実はUpToDateにマルモの診かたが書いてある(?)

 賢明な皆さんは,UpToDateに何か書いてあるのではないかと思うかもしれません。実は“Managing multiple comorbidities”という項目があります。しかもアプローチのアルゴリズム(図1)が示されています。つまり,病状を把握し,複数のガイドラインを網羅する完璧な治療計画を考えた上で,患者や家族の背景・好み・予後を把握し,治療間の相互作用を考え,利益と害を比較し,介入を開始するかどうかを話し合い,実現可能性やアドヒアランスや好みに合うのかを定期的に検証することが大事だというのです。

図1 Comorbidityの高齢者の評価と管理のアプローチ(UpToDateより)

 さすがはUpToDate,うまいことまとめています。EBMの5つのステップにおけるステップ4(情報を患者へ適用する)やステップ5(全体の評価)と同じですね。一般的なエビデンスを踏まえた上で,現実的になって個別性を考えようということです。

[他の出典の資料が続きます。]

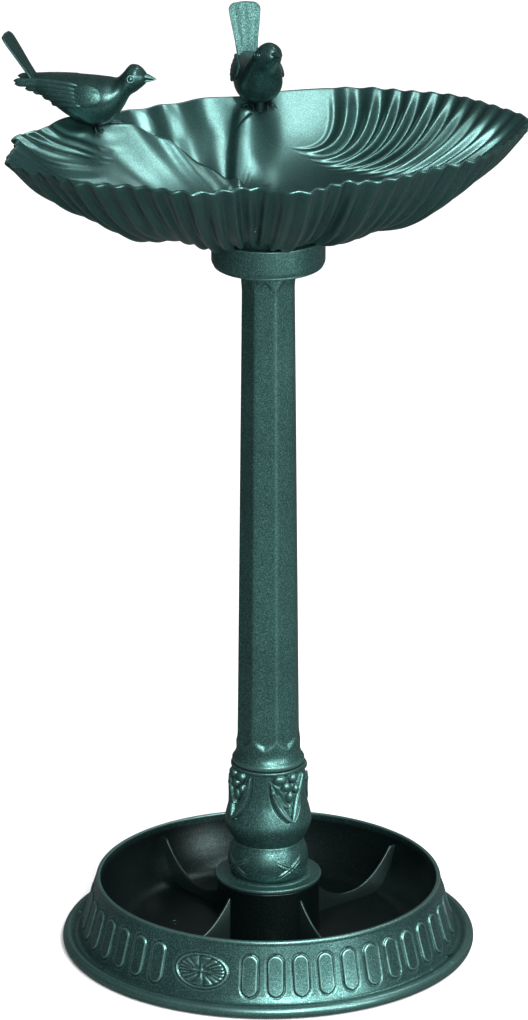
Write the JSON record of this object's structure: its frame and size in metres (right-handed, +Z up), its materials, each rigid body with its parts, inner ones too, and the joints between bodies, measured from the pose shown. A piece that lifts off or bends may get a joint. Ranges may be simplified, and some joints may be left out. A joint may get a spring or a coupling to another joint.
{
  "type": "bird bath",
  "caption": "Pedestal bird bath: a scallop-shell bowl with a pair of perching birds on a slim octagonal column, over a round planter base.",
  "frame": {"origin": "on the ground, at the middle of the base's underside, on the axis of the column", "axes": "+Z up along the column, -Y the front that the back bird faces, +X to the right seen from the front"},
  "size_m": [0.4493, 0.381, 0.7997],
  "materials": {
    "green_paint": "hammered dark green metallic, satin",
    "satin_green": "smooth dark green metallic, satin",
    "bird_green": "dark green metallic, satin",
    "inner_plastic": "plain moulded",
    "zinc_steel": "bright zinc plate"
  },
  "bodies": {
    "stand": {"base_planter": "green_paint", "foot_plate": "green_paint", "plate_screw_1": "zinc_steel", "plate_screw_2": "zinc_steel", "plate_screw_3": "zinc_steel", "plate_screw_4": "zinc_steel", "tie_rod": "zinc_steel", "rod_nut_lower": "zinc_steel", "foot_bulge": "green_paint", "foot_vase": "green_paint", "shaft_coupling": "inner_plastic", "column_shaft": "green_paint", "shaft_cap": "inner_plastic", "rod_washer": "zinc_steel", "rod_nut_upper": "zinc_steel"},
    "bowl": {"bowl_collar": "green_paint", "collar_screw_1": "zinc_steel", "collar_screw_2": "zinc_steel", "collar_screw_3": "zinc_steel", "collar_screw_4": "zinc_steel", "bowl": "satin_green", "bird_left_body": "bird_green", "bird_left_tail": "bird_green", "bird_left_screw": "zinc_steel", "bird_back_body": "bird_green", "bird_back_tail": "bird_green", "bird_back_screw": "zinc_steel"}
  },
  "joints": [
    {"name": "bowl_lift", "type": "slide", "parent": "stand", "child": "bowl", "axis": [0, 0, 1], "range_m": [0, 0.06]}
  ]
}
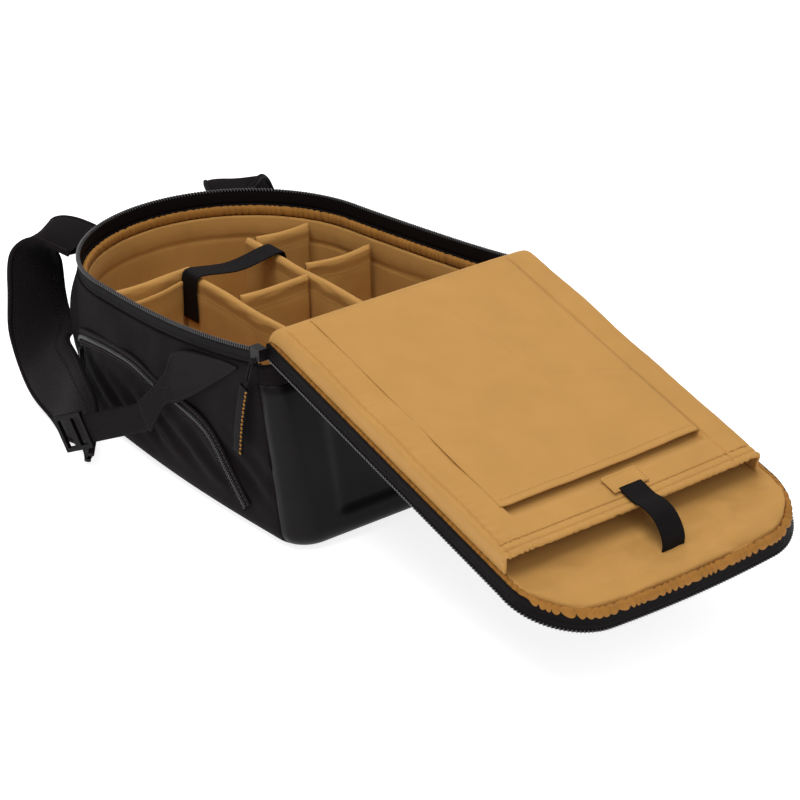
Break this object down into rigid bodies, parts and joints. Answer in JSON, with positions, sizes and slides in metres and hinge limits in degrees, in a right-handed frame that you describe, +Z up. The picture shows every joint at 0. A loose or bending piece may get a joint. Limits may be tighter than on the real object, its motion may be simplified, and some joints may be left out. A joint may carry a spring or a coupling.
{
  "type": "camera backpack",
  "caption": "Camera backpack lying open on its front, with a padded, divided bay and a hinged back panel that holds a laptop sleeve and a tablet pocket.",
  "frame": {"origin": "middle of the bag's front face, on the surface that it lies on", "axes": "+X from the top end of the bag to its bottom end and on along the open panel, +Z up, -Y the side with the side door"},
  "size_m": [0.8485, 0.4416, 0.2082],
  "materials": {
    "black_cloth": "matt woven black cloth",
    "tan_cloth": "matt woven tan cloth",
    "tan_binding": "gathered tan binding",
    "black_webbing": "ribbed black webbing",
    "black_plastic": "satin black plastic",
    "moulding": "smooth semi-gloss black moulding",
    "zip_coil": "dark grey zip coil"
  },
  "bodies": {
    "root": {"body_shell": "black_cloth", "moulded_base": "moulding", "body_lining": "tan_cloth", "body_zip_tape": "black_cloth", "body_zip_coil": "zip_coil", "body_rim_binding": "tan_binding", "divider_near_cross": "tan_cloth", "divider_near_long": "tan_cloth", "divider_mid_cross": "tan_cloth", "divider_far_long": "tan_cloth", "divider_top_cross": "tan_cloth", "divider_far_cross": "tan_cloth", "gear_strap": "black_webbing", "side_door_tape": "black_cloth", "side_door_coil": "zip_coil", "side_zip_pull": "black_plastic", "wing_tab_near": "black_cloth", "wing_tab_far": "black_cloth", "webbing_near": "black_webbing", "webbing_far": "black_webbing", "ladder_lock_near": "black_plastic", "ladder_lock_far": "black_plastic", "shoulder_strap_near": "black_cloth", "shoulder_strap_far": "black_cloth", "hinge_strip": "black_cloth", "main_zip_slider": "black_plastic", "main_pull_cord": "black_webbing", "main_pull_tab": "black_webbing", "back_panel": "black_cloth", "panel_lining": "tan_cloth", "panel_zip_tape": "black_cloth", "panel_zip_coil": "zip_coil", "panel_binding": "tan_binding", "laptop_sleeve": "tan_cloth", "tablet_pocket": "tan_cloth", "sleeve_strap": "black_webbing"}
  },
  "joints": []
}
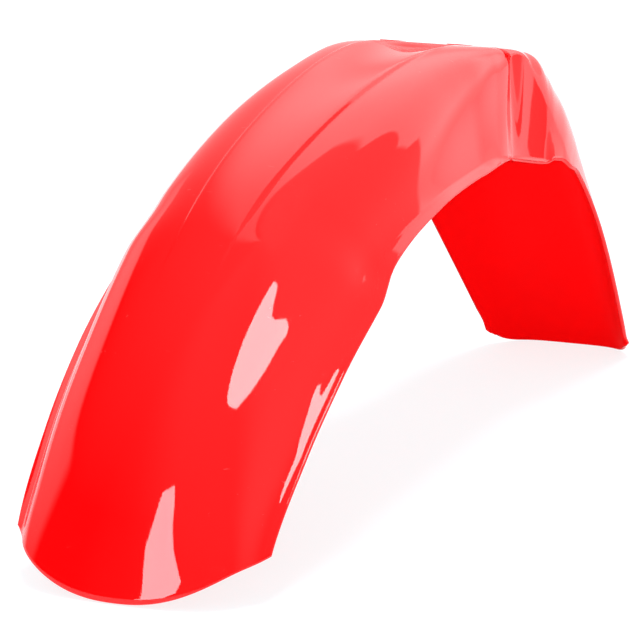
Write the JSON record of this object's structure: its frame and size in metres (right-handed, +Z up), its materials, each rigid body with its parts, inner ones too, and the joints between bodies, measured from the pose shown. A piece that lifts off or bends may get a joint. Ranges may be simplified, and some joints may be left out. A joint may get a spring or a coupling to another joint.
{
  "type": "motorcycle front mudguard",
  "caption": "High-mounted front mudguard of an off-road motorcycle, moulded in one piece, with a dipped centre panel, a flat seat for the fork clamp and a walled rear flap.",
  "frame": {"origin": "centre of the part's bounding box, at its lowest level, where the nose tip and the end of the rear flap rest on a floor", "axes": "+X across the part, -Y towards the nose, the front of the motorcycle, +Y towards the rider, +Z up"},
  "size_m": [0.218, 0.6938, 0.2953],
  "materials": {
    "red_plastic": "gloss"
  },
  "bodies": {
    "root": {"mudguard": "red_plastic"}
  },
  "joints": []
}
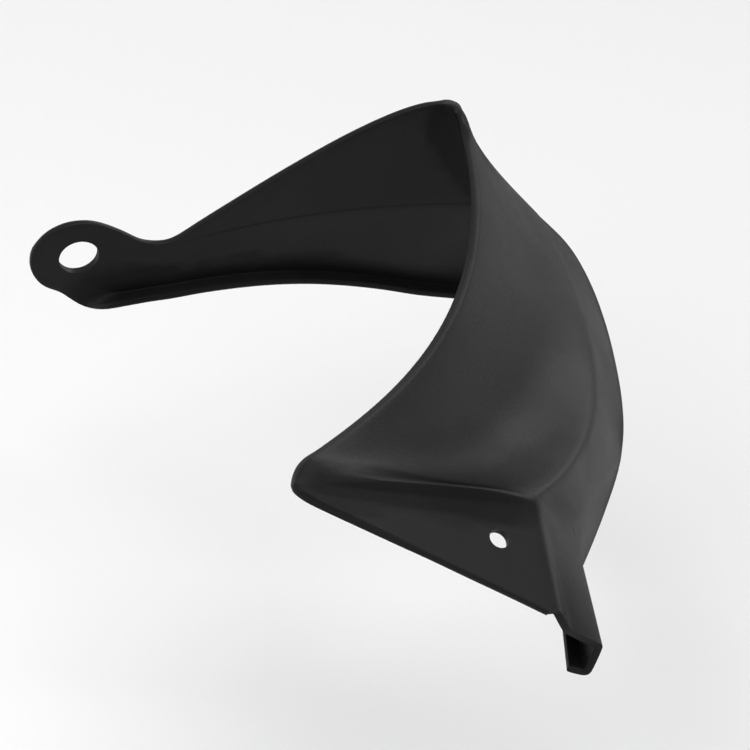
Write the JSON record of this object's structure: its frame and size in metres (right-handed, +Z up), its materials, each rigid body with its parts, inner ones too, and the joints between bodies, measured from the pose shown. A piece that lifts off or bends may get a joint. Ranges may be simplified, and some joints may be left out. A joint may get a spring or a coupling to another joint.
{
  "type": "motorcycle hand guard",
  "caption": "Moulded black plastic guard that wraps the front of a handlebar grip and its lever, held at the bar end and by an inboard plate.",
  "frame": {"origin": "centre of the bar end hole, on the ear's inner face, which seats on the handlebar's end", "axes": "+X inboard along the handlebar and the hole's axis, +Y forward, +Z up; the guard is for the rider's left hand"},
  "size_m": [0.2217, 0.1911, 0.0967],
  "materials": {
    "moulded_black": "satin moulded with a fine grain"
  },
  "bodies": {
    "root": {"guard_shell": "moulded_black"}
  },
  "joints": []
}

 ですが,それって大変ですよね。そんな大変なマルモ外来を「楽しく診る」ことができるようになってほしいと思ったのが,今回の連載のきっかけです。ポイントは「現状に合わせるのではなく,その人らしさを尊重しながら現状をいかに変えることができるか」。それが家庭医療的なマルモへのアプローチの基本的な考え方です。

 この連載を通じて私が強調したいのは,「マルモはバランスで考える」ことです。次回詳しく紹介しますが,図2が頭の中にイメージできていると, マルモ診療がバランスよくできます5)。要は,左に並んでいるもの(患者のできそうなこと)をなるべく増やして,右に並んでいるもの(治療負担)をなるべく減らすことを意識するのが重要です。細かいところは今は覚えようとしなくても大丈夫です。本連載でケーススタディを通して学ぶうちに,自然と意識できるようになるはずです。

図2 マルモのバランスモデル

マルモを診るための家庭医療の視点を紹介します

 冒頭に病院家庭医と自己紹介しておきながら,家庭医の紹介をしていませんでした。私は「日本プライマリ・ケア連合学会認定家庭医療専門医」という肩書きを持っています。家庭医療というのは英国ではgeneral practitioner,米国ではfamily physicianとして診療所のプライマリ・ケア機能を担っています。ただガイドラインに従って広く診るのではなく,患者さんやご家族,その生活や生き方を解釈しながら,その方に合わせた診療をすることを得意としています。

 家庭医療学の視点を紹介しながらマルモ症例を考えることで,きっと皆さんの外来診療が楽しいものになるのではないかと思います。本連載ではmultimorbidityのケーススタディを通じて,UpToDateには書かれていない家庭医療のアプローチを紹介していきます。

つづく

参考文献・URL
1)Akker M, et al. Comorbidity or multimorbidity:what’s in a name? A review of literature. Eur J Gen Pract. 1996;2:65-70.
2)Sci Rep. 2018[PMID:29491441]
3)JAMA. 2005[PMID:16091574]
4)N Engl J Med. 1998[PMID:9593791]
5)Mercer S, et al. ABC of Multimorbidity. John Wiley & Sons, UK;2014.